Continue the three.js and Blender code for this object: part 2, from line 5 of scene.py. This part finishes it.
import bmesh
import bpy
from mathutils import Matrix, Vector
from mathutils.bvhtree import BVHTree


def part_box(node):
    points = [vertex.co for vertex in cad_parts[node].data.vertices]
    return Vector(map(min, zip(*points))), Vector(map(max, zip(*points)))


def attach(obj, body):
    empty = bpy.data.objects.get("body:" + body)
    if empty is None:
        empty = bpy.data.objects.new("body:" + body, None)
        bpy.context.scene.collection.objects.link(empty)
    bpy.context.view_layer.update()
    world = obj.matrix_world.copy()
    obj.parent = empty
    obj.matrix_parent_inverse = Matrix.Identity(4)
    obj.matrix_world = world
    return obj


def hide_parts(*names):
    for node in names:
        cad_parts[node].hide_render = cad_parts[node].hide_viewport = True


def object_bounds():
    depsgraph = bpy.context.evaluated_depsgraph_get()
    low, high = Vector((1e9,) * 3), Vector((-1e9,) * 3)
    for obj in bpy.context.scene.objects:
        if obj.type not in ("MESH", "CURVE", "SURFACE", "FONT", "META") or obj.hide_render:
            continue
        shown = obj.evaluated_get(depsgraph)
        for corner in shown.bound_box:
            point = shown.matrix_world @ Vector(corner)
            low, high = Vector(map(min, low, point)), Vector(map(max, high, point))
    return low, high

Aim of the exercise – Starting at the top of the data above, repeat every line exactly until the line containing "shown = obj.evaluated_get(depsgraph)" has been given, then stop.

Written solution –
Continue the three.js and Blender code for this object: part 2, from line 5 of scene.py. This part finishes it.
import bmesh
import bpy
from mathutils import Matrix, Vector
from mathutils.bvhtree import BVHTree


def part_box(node):
    points = [vertex.co for vertex in cad_parts[node].data.vertices]
    return Vector(map(min, zip(*points))), Vector(map(max, zip(*points)))


def attach(obj, body):
    empty = bpy.data.objects.get("body:" + body)
    if empty is None:
        empty = bpy.data.objects.new("body:" + body, None)
        bpy.context.scene.collection.objects.link(empty)
    bpy.context.view_layer.update()
    world = obj.matrix_world.copy()
    obj.parent = empty
    obj.matrix_parent_inverse = Matrix.Identity(4)
    obj.matrix_world = world
    return obj


def hide_parts(*names):
    for node in names:
        cad_parts[node].hide_render = cad_parts[node].hide_viewport = True


def object_bounds():
    depsgraph = bpy.context.evaluated_depsgraph_get()
    low, high = Vector((1e9,) * 3), Vector((-1e9,) * 3)
    for obj in bpy.context.scene.objects:
        if obj.type not in ("MESH", "CURVE", "SURFACE", "FONT", "META") or obj.hide_render:
            continue
        shown = obj.evaluated_get(depsgraph)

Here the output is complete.